I can’t seem to get the same behavior within my C++ application though!
I’m applying at least those same passes to my MLIR fragment:
mlir::PassManager pm(ctx, this->module_.get()->getName().getStringRef(), mlir::PassManager::Nesting::Implicit);
{
pm.addNestedPass<mlir::func::FuncOp>(mlir::createLowerAffinePass());
pm.addNestedPass<mlir::func::FuncOp>(mlir::arith::createArithExpandOpsPass());
pm.addPass(mlir::createConvertSCFToOpenMPPass());
pm.addPass(mlir::createConvertOpenMPToLLVMPass());
pm.addNestedPass<mlir::func::FuncOp>(mlir::memref::createExpandStridedMetadataPass());
pm.addPass(mlir::createFinalizeMemRefToLLVMConversionPass());
pm.addPass(mlir::createConvertMathToLLVMPass());
pm.addPass(mlir::createConvertMathToLibmPass());
// TODO (rohany): Add in complex to libm passes?
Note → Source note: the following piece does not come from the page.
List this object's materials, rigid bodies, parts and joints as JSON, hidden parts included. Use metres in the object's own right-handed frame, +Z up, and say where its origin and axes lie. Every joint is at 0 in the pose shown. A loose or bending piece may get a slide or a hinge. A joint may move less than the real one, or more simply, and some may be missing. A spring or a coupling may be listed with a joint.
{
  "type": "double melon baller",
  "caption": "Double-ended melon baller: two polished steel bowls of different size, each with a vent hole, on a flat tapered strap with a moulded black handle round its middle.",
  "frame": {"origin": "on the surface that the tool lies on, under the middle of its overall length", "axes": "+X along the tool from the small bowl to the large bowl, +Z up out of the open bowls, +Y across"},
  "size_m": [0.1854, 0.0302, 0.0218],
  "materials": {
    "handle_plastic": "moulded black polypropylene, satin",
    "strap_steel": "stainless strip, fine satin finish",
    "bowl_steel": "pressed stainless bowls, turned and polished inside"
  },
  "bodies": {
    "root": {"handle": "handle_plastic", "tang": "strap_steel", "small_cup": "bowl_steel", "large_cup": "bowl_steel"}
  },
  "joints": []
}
pm.addPass(mlir::createConvertFuncToLLVMPass());
pm.addPass(mlir::createReconcileUnrealizedCastsPass());
}
if (mlir::failed(pm.run(this->module_.get()))) {
assert(false);
}
std::unique_ptr<llvm::LLVMContext> llvmContext = std::make_unique<llvm::LLVMContext>();
auto llvmModule = mlir::translateModuleToLLVMIR(this->module_.get(), *llvmContext, this->kernelName_);
assert(llvmModule);
However, the final assertion (assert(llvmModule);
) fails with:
loc("binary_op"): error: cannot be converted to LLVM IR: missing `LLVMTranslationDialectInterface` registration for dialect for op: omp.parallel
What’s missing between my C++ code and mlir-translate
? I tried looking at the mlir-translate source but couldn’t figure out too much what was going on.